Markdown, in other words, is human-readable (and writable) text that gets converted to machine-readable text.

Converting Markdown to HTML

This does mean, though, that there's one more software dependency when it comes to using Markdown: the code that converts Markdown to HTML.

Like any software, things can go wrong in this process, and there are always edge cases, bugs, and slightly different implementations. But because Markdown is so widely-used, there are many well-documented Markdown parsers. Nowadays they work extremely fast, so you can write Markdown and see the HTML output instantly as you write.

In a lot of cases where you might use Markdown—such as GitHub or reddit—you don't even have to worry about converting it to HTML. The platform takes care of that for you.

Conclusion

In summary, Markdown is the fastest, most portable, and most universally recognized way to write formatted text.

When it's converted to HTML, you get text that is machine-readable, and when published on the web, interlinked with all of the other machine-readable text in the world.
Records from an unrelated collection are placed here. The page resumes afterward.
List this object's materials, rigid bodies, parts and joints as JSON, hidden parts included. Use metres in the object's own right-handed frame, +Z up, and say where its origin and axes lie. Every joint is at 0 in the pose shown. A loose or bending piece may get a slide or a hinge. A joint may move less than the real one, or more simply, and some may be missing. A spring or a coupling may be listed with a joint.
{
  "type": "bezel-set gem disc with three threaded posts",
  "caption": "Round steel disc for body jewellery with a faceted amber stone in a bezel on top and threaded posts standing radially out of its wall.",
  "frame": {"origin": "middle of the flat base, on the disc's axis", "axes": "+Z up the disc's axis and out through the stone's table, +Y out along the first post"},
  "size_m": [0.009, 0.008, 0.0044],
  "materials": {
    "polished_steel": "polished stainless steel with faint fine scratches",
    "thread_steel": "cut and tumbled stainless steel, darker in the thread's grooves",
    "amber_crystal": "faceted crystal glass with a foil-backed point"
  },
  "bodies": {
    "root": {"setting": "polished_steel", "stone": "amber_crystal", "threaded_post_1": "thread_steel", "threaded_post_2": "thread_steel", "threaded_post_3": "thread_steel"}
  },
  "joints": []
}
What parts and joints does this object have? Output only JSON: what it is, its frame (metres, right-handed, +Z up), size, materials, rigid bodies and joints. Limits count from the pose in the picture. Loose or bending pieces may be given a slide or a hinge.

So you get encoded text, in the sense that it is outputted as code that machines—particularly web browsers—can display.

Since text is arguably the closest thing to human thought, Markdown is really the best and fastest way to encode thought. At least I think. Luckily, I have Markdown, so I can quickly write down thoughts like these and share them with others before they dissolve into the mists of time.

Anyways, Markdown's probably not going anywhere for a while, so you can safely put your best work in Markdown. It will still be understood, shared, and machine-readable for many years to come—for better or worse.